The various El Toro airport proposals have shown a county planning apparatus
that puts the cart
before the horse. The county goal from the beginning was to turn
El Toro into a major
international airport no matter what. Had the discussion on
what to do taken place
first, it might have been possible to construct more modest
scenarios.
Either a smaller aviation facility at El Toro, working in tandem with John
Wayne,
or no El Toro airport
but lifted passenger and flight caps at John Wayne without
facility expansion
might have resolved the dilemma. Either approach would
necessitate a public
conversation about how many millions of passengers Orange
County needed to serve.
It would be a painful discussion for some on both sides of
the airport debate,
because there is a hard-core group that wants no airfield at El
Toro under any circumstances,
and there is a determined Newport Beach
constituency for whom
El Toro provides the chance to get planes out of the skies
over the bay. But
if the numbers had been addressed directly before public opinion
began to harden, it
might have been possible to bring enough people around on one
airport scenario or
another to build a kind of enabling consensus.

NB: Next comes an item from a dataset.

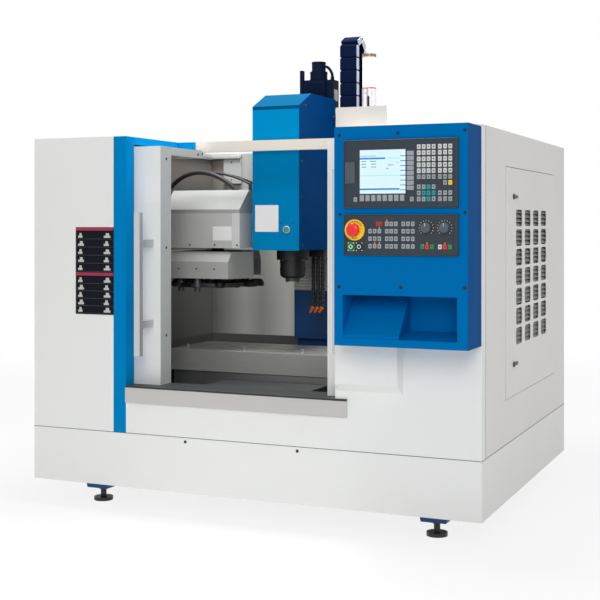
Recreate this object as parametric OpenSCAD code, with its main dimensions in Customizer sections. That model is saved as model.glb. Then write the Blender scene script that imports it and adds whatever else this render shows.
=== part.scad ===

The county planners and their bosses in the thin majority of three on the
Board
of Supervisors have
been no help. Precious time was lost arguing over the huge
38-million-passenger
airport idea. It was an inflammatory proposal that died hard.
All the while, opposition
to the idea of any El Toro commercial airport reached
critical mass in surrounding
communities.
For John Wayne, the best the county could do was float an expansion alternative
to El Toro that was
so outsized that it produced its own shock wave in Newport
Beach.
Through its failure to serve as an honest broker in the airport debate,
the county
actually fueled hostility
between Newport Beach and communities surrounding El
Toro. Instead of producing
defensible numbers, it aggravated the debate by
manipulating various
unrealistic proposals at two airport sites. By the way, it also
produced the kind
of confusion that brought the nation's largest airline pilots union
again into the debate
last week when it made support for El Toro contingent upon
different flight plans.
All of this is the important backdrop for understanding the recent rift
between the
El Toro Reuse Planning
Authority and the Newport Beach City Council. When the
latter voted to recommend
moving cargo flights from John Wayne to El Toro, the
former moved to reverse
its support of flight and passenger limits at John Wayne
Airport, which will
expire in 2005. ETRPA, meanwhile, has supplied its own answer
to the central question
of what the county needs to do. It says the growth is mostly
occurring in other
counties and that John Wayne has room between its current caps
and its physical capacity
to accommodate Orange County's contribution.
The county's inability to work toward a politically viable solution is
also
producing consequences
in the fallout from the recent Aloha Airlines decision to start
flights to Honolulu
from John Wayne. The airline's plan is tied in with an approval
of cargo leases for
El Toro because room must be found for the Hawaii flights at
John Wayne. However,
there are two county supervisors who say that they don't
want to sign off on
a cargo proposal that also effectively would commit them to
what their colleagues
want to do at El Toro. Everything is related to everything else
in the tangled mess.
Finally, the Southern California Assn. of Governments' act of assessing
various
airport scenarios
has been a constructive exercise, because it gives the best window
on Orange County's
place in the regional mix. But what the county really has needed
is realistic numbers.
Since it's never brought the local community through this
exercise, any regional
proposals remain unconnected to the conflict still being waged
in Orange County.
Sooner or later, this conversation about county needs and
obligations must be
conducted as a prelude to any satisfactory resolution of the local
battle over airports.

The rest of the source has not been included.